La Saint-Valentin a beau être une fête commerciale, elle est aussi l’occasion pour Europe 1 de se pencher sur l’amour et de rencontrer des amoureux qui, parfois, peuvent avoir à contourner certaines difficultés pour pouvoir vivre leur histoire. Dans les Carnets du monde, dimanche, Europe 1 fait voyager ses auditeurs en Égypte, où les jeunes, pour s’aimer, doivent souvent échapper au regard d’une société encore très conservatrice.

"Si on veut voyager, il faudra que ton frère vienne avec nous"

"On se connaît depuis quatre ans, et le premier pas, c’était elle". Essam a rencontré Nadine à un atelier théâtre organisé sur leur campus privé de l’université américaine du Caire. "Il ne bougeait pas d’un poil, donc je me suis dit : 'je sais qu’il m’apprécie, je vais proposer une sortie, il dira oui'", abonde-t-elle en souriant. En Égypte, que ce soit dans la rue ou au café, s’embrasser en public est très mal vu. Mais main dans la main, Nadine et Essam se sentent libres. Bien plus que la génération de leurs parents, plutôt fortunée, et qui essaie malgré tout de garder le contrôle.

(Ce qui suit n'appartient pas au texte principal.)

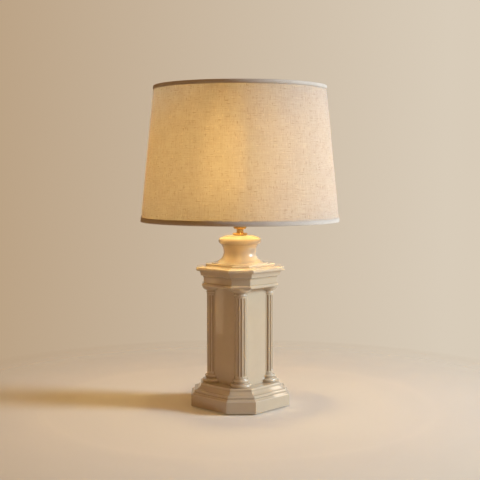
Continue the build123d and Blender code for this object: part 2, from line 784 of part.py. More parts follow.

"Ma tante a été mariée quand elle n’avait que vingt ans, alors qu’elle n’était pas prête", raconte Nadine, évoquant les demandes pressantes de son entourage concernant les intentions d’Essam de la demander en mariage. "Pour moi, c’est plus facile de leur dire : 'non, on va à notre rythme, ne nous pressez pas', et ils sont plus compréhensifs".

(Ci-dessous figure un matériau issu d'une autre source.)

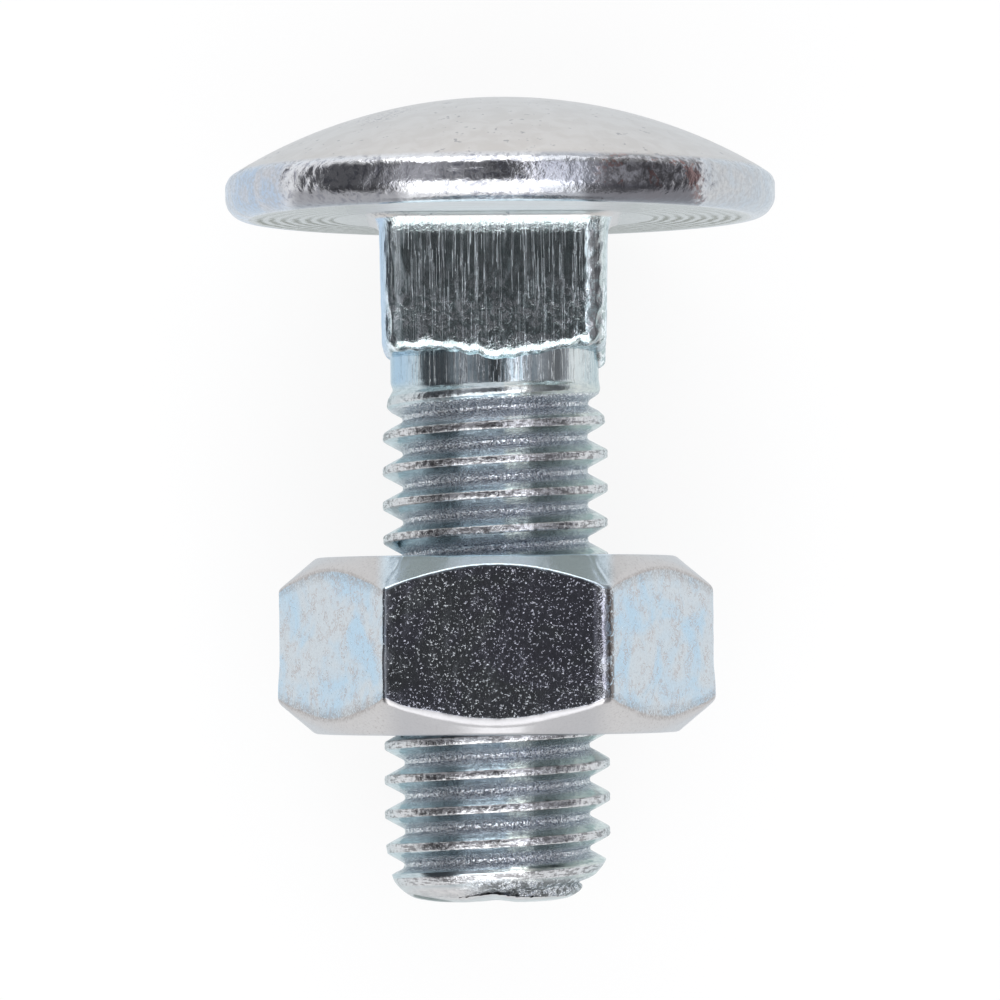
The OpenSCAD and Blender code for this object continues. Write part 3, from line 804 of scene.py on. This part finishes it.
# Dark round the camera, with a bright strip on its right; overhead and towards the horizon it fades to an
# even grey, and the camera itself sees white.
def makeSky():
    world = bpy.data.worlds.new("studioSky")
    bpy.context.scene.world = world
    world.use_nodes = True
    world.node_tree.nodes.clear()
    wire = Wire(world.node_tree)
    direction = wire.add("ShaderNodeTexCoord", output="Generated")
    a = math.radians(rest["tilt"])

    def along(axis):
        return wire.add("ShaderNodeVectorMath", {"operation": "DOT_PRODUCT"},
                        {0: direction, 1: axis}, "Value")

    right = along((1, 0, 0))
    facing, up = along((0, -math.sin(a), math.cos(a))), along((0, math.cos(a), math.sin(a)))
    turn = wire.maths("ARCTAN2", right, facing) * (180 / math.pi)
    low, high = skyStops[0][0], skyStops[-1][0]
    level = wire.add("ShaderNodeValToRGB", {"stops": [
        ((angle - low) / (high - low), tuple(light * part for part in studio["skyTint"]))
        for angle, light in skyStops]}, {"Fac": (turn - low) / (high - low)}, "Color")
    steep = abs(up).step(0.55, 0.8)
    colour = wire.mix(steep, level, (studio["farSky"],) * 3)
    seen = wire.add("ShaderNodeLightPath", output="Is Camera Ray")
    colour = wire.mix(seen, colour, (1, 1, 1))
    back = wire.add("ShaderNodeBackground", {}, {"Color": colour, "Strength": 1.0})
    wire.add("ShaderNodeOutputWorld", {}, {"Surface": back})


# A soft box. Its face looks at the bolt from an elevation towards the head; left, right, low and high are
# where its edges lie, as slopes away from that direction.
def addBox(name, elevation, edges, light, glossy=True):
    left, right, low, high = edges
    e, distance = math.radians(elevation), studio["boxDistance"]
    middle = ((left + right) / 2, (low + high) / 2)
    forward, up = np.array((0, -math.cos(e), math.sin(e))), np.array((0, math.sin(e), math.cos(e)))
    target = np.array((0, 0, -12.0))
    place = target + distance * (forward + up * middle[1] + np.array((middle[0], 0, 0)))
    width, height = (right - left) * distance * mm, (high - low) * distance * mm
    data = bpy.data.lights.new(name, "AREA")
    data.shape, data.size, data.size_y = "RECTANGLE", width, height
    data.energy = light * math.pi * width * height
    lamp = bpy.data.objects.new(name, data)
    bpy.context.collection.objects.link(lamp)
    x, z = Vector((1, 0, 0)), Vector(laidDown(forward) - laidDown((0, 0, 0))).normalized()
    turn = Matrix((x, z.cross(x), z)).transposed().to_4x4()
    lamp.matrix_world = Matrix.Translation(Vector(laidDown(place))) @ turn
    lamp.visible_glossy = glossy


makeFloor()
makeSky()
addBox("tipBox", -25, (-0.85, 0.55, -1.3, 0.25), studio["boxLight"])
addBox("headBox", 72, (-0.6, 0.4, -0.4, 0.45), studio["boxLight"])
addBox("floorBox", 9.2, (-1, 1, -1, 1), studio["floorLight"], glossy=False)
print("studio made")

De son côté, Essam note de vrais progrès par rapport aux générations précédentes, bien que la société demeure très conservatrice. "Nous on peut faire ce qu’on veut, aller voir des films, sortir ensemble, personne ne nous empêche, mais il y a des limites : si on veut voyager ensemble, il faudra que ton frère vienne avec nous", dit-il à Nadine. "Parce que les valeurs familiales de ce pays sont encore basées sur les valeurs religieuses".

"Je m’assure que le gars à qui je parle n’est pas de la police"

Pour Ramy, 28 ans, la situation est encore plus compliquée, et dévoiler sa vie sentimentale à sa famille relève de l’impensable. "Ils ne peuvent pas s’imaginer que leur fils est homosexuel", dit-il au micro d’Europe 1. "Je ne veux surtout pas qu’ils le sachent parce que je sais qu’ils ne l’accepteraient pas". Alors, ses amours, il les vit de son côté, et ça lui suffit.

En couple depuis un an, ce graphiste a rencontré son ami grâce à une application, mais il a fallu redoubler de vigilance. En effet, si l’homosexualité n’est pas interdite en Égypte, le régime militaire conservateur cible et arrête régulièrement les gays. "Je m’assure que le gars à qui je parle est honnête et n’est pas de la police", explique Ramy qui, pour cela, prend des précautions en posant de nombreuses questions et en demandant à ses interlocuteurs leurs profils sur les différents réseaux sociaux.

Pourtant, paradoxalement, dit-il, la vie de couple est moins compliquée à gérer pour deux hommes que pour un homme et une femme. "J’ai réservé une location en bord de mer, on est resté cinq nuits. Ca, c’est interdit pour un homme et une femme ensemble, alors que deux gars peuvent réserver une chambre à deux". D’ailleurs, aujourd’hui, Ramy vit avec son amoureux et ils n’ont jamais eu d’ennuis. En Égypte, la Saint-Valentin est l’un des événements les plus célébrés, à tel point que même l’autorité publique en charge de la religion s’est donnée la peine de déclarer cette fête autorisée par l’islam.